Is there an issue with this or is it not a simple yes or no question? I'd like to use a 30's era amperes gauge however, I'm running 12v negative ground. Can someone explain the theory to me?
Switch the amp gauge wires when switching polarity. Even the smallest output 12v alternators are 37 amps, so it will bury the needle after initial startups I would think. It will probably not hurt it, as the amps will go down real quick in a few seconds. I assume your gauge is 20 or 30 amps?
you can run a 6v amp gauge on 12v no problem. Voltage is inversely proportional to amperage so to put it simply if you have 2 Headlight bulbs that are the same brightness but one is 12v and one is 6v, the 12v one will use half as much amperage.IE 6v bulb using 15amps the 12v one would use 7.5amps. SO what usually happens is your gauge pointer will move not nearly as much. Also sometimes you have to switch the wires opposite to get it to read the right direction.
Cantstop is correct. One additional thing though. In the directions for the wiring kit I bought for the car I'm building it said that if you are running a modern alternator which puts out a lot more amps than that gauge can handle then you must switch out to a voltmeter. If you are just running a 12 volt generator system like me, your amperage gauge should work just fine.
I went from 6v positive ground to 12v neg ground. When I did it I thought for sure I had to switch the wires around on the gauge. Nope, now my gauge reads backwards... No numbers on mine, but it hasn't pegged yet. It rides constantly at the 1/2 way mark(not straight up and down, half way between that and max) Edit: I'm running a GM 3-wire
You can also use a wiring shunt when the amperage is too high for the amp gage you want to use. A wiring shunt is basically a electrical pathway around the amp gage. For example, if you connected the wiring to the amp gage as you normally would and the 30 amp gage was reading 25 amps at idle you could reduce the reading with a shunt. In this example a 10 gage wire connected across both terminals on the amp gage would reduce the amp gage reading by half. The reduction in the reading is because part of the amperage is going through the gage and part of the amperage is going through the 10 gage wire. An 8 gage wire would reduce the reading even more while a 12 gage wire would reduce the reading less. It all has to do with "resistance".

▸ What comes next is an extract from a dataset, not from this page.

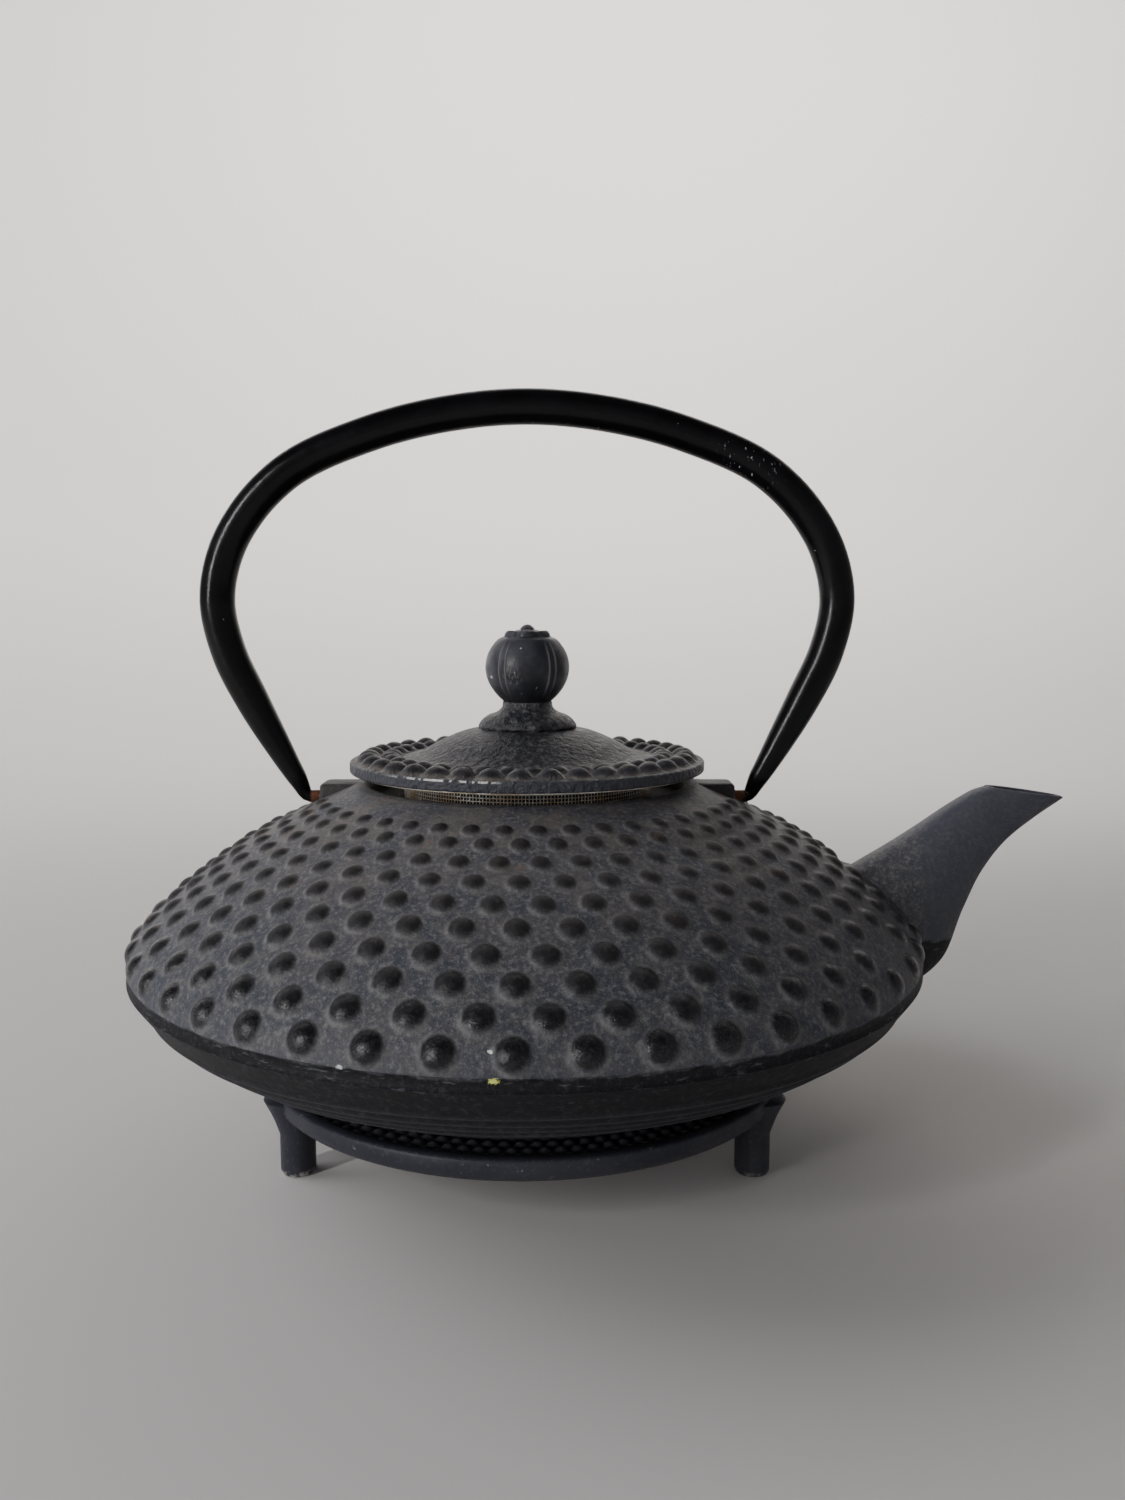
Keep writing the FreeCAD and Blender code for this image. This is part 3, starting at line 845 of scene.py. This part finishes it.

Sounds good. I get it. I have not purchased my gauges yet. I'm just doing the research before I buy something that looks cool but doesn't work for me. Related question, are the speedway voltage reducers a good choice for say, an old water temp gauge?
The current draw has nothing to do with the capacity of the alternator. A 125 Amp alternator will only supply what the car asks for. It depends only on the load you place on the alternator, which doesn't change unless you put in a 1000 watt stereo and a set of electric pumps for your air bags or hydraulics. Cantstop is correct (and well said). If you raise the voltage, you halve the amount of amps the car needs to perform the same tasks, like lights, etc.
Only explanation for that is they were backward to start with, or you thought you switched them and you actually got them back on just like they came off. Voltage and polarity follow OHM's law, you just don't get a case where it works backwards.